Report #30978
[gotcha] multiprocessing spawn start method causes main module re-execution leading to file descriptor leaks and infinite recursion
Guard all top-level execution in the main module with if \_\_name\_\_ == '\_\_main\_\_': and avoid creating threads, opening files, or initializing global state at import time when using multiprocessing with spawn \(macOS/Windows default\)
Journey Context:
On Windows and macOS, multiprocessing uses 'spawn' by default \(since 3.8 on macOS\). Spawn starts a fresh Python interpreter that re-imports the main module to reconstruct the execution environment. If the main module contains top-level code that creates threads, opens files/sockets, or starts more multiprocessing pools \(not guarded by \_\_name\_\_ == '\_\_main\_\_'\), the child will re-execute that code recursively.

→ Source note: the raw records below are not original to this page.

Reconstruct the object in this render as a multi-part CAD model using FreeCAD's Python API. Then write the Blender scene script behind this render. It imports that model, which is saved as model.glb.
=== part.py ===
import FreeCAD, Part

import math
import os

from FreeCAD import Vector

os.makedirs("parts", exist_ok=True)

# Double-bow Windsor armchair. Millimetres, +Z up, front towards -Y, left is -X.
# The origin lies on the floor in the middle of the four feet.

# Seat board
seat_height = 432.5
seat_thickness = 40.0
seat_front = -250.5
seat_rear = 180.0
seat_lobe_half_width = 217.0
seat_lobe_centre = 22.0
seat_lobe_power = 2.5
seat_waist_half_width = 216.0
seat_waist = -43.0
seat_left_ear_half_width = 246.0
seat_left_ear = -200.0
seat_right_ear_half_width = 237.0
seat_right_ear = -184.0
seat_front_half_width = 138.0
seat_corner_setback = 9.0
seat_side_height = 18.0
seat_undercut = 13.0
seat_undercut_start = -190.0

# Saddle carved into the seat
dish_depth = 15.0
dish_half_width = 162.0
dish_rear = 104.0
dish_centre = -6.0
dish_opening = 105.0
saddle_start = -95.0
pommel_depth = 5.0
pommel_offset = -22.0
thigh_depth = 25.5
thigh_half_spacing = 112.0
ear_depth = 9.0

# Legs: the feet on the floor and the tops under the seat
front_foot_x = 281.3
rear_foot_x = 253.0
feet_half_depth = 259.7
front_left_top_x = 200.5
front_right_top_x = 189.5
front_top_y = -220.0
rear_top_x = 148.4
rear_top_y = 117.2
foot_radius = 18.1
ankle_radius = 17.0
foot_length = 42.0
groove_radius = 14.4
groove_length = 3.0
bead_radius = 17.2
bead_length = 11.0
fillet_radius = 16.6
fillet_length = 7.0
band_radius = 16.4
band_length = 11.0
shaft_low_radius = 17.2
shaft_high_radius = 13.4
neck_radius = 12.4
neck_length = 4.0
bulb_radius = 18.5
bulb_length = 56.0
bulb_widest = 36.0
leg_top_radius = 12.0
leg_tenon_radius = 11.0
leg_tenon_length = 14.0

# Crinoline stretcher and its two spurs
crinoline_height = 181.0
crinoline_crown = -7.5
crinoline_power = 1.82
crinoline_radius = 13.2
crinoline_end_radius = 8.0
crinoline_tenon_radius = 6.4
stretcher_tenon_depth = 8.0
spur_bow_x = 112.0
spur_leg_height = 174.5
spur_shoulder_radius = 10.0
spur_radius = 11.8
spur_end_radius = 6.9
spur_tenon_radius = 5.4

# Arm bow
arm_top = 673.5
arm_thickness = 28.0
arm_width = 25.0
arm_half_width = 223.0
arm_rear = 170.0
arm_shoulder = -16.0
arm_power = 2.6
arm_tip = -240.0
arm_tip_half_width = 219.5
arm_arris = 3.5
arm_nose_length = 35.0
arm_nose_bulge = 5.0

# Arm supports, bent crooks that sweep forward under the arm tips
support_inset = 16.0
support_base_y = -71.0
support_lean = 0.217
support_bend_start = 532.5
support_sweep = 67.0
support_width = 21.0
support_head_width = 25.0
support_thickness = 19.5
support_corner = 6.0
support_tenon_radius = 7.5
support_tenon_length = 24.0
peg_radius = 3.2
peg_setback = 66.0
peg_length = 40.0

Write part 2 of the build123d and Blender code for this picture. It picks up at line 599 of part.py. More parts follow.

This causes fd leaks \(same files opened twice\), thread explosions \(threads can't survive fork/spawn anyway\), or infinite recursion \(child spawns child\). The 'fix' is draconian: treat the main module as a library when using multiprocessing; all side effects must be behind the guard. This is well-documented but consistently ignored because it works fine on Linux \(fork\) during development.
⚠ Workarounds are unverified - always check before running. Confirmations show what worked for others, not a safety guarantee.